What is the number of lines containing "parts"? Give only that number.

▶ _DATASET EXCERPTS_
##############################

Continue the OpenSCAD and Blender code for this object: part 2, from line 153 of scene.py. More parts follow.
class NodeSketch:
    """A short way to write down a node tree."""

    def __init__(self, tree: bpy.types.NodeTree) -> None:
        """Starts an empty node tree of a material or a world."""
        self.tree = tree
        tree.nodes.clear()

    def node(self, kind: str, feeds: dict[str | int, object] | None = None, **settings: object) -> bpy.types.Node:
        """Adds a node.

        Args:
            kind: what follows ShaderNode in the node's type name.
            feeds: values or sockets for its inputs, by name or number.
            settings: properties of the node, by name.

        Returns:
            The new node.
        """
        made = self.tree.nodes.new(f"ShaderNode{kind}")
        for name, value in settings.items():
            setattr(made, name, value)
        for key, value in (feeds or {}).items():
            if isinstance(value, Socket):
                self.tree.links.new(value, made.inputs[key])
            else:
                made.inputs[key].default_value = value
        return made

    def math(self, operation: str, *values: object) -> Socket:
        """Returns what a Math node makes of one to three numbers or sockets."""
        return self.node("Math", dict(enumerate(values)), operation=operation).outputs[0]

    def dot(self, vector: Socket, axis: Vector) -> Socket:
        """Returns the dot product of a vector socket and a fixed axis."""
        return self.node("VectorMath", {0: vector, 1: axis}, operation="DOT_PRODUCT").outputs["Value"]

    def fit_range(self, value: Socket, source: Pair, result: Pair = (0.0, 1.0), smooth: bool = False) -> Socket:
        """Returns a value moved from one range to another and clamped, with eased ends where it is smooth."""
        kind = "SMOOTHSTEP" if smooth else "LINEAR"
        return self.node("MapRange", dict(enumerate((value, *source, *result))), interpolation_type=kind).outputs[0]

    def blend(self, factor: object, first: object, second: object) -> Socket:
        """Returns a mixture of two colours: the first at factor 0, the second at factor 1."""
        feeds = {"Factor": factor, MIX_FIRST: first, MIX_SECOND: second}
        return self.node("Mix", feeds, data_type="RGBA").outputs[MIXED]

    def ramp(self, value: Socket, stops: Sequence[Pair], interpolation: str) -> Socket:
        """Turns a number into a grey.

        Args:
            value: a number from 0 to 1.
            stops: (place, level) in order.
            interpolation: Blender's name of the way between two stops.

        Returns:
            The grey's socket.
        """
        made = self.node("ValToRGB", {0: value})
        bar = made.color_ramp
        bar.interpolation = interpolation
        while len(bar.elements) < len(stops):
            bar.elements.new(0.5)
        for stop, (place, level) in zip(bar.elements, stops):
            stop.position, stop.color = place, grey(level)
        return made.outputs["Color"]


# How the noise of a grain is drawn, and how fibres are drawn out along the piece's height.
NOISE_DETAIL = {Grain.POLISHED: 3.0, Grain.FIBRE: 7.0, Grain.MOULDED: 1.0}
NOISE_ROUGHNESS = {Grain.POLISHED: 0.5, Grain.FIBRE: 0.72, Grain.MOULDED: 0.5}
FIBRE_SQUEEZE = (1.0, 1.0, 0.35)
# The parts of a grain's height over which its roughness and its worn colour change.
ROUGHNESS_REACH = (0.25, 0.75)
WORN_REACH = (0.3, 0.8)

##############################

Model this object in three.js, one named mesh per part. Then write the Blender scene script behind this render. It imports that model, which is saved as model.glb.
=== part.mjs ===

##############################

▶ _RESULT FOR THIS EXERCISE_
2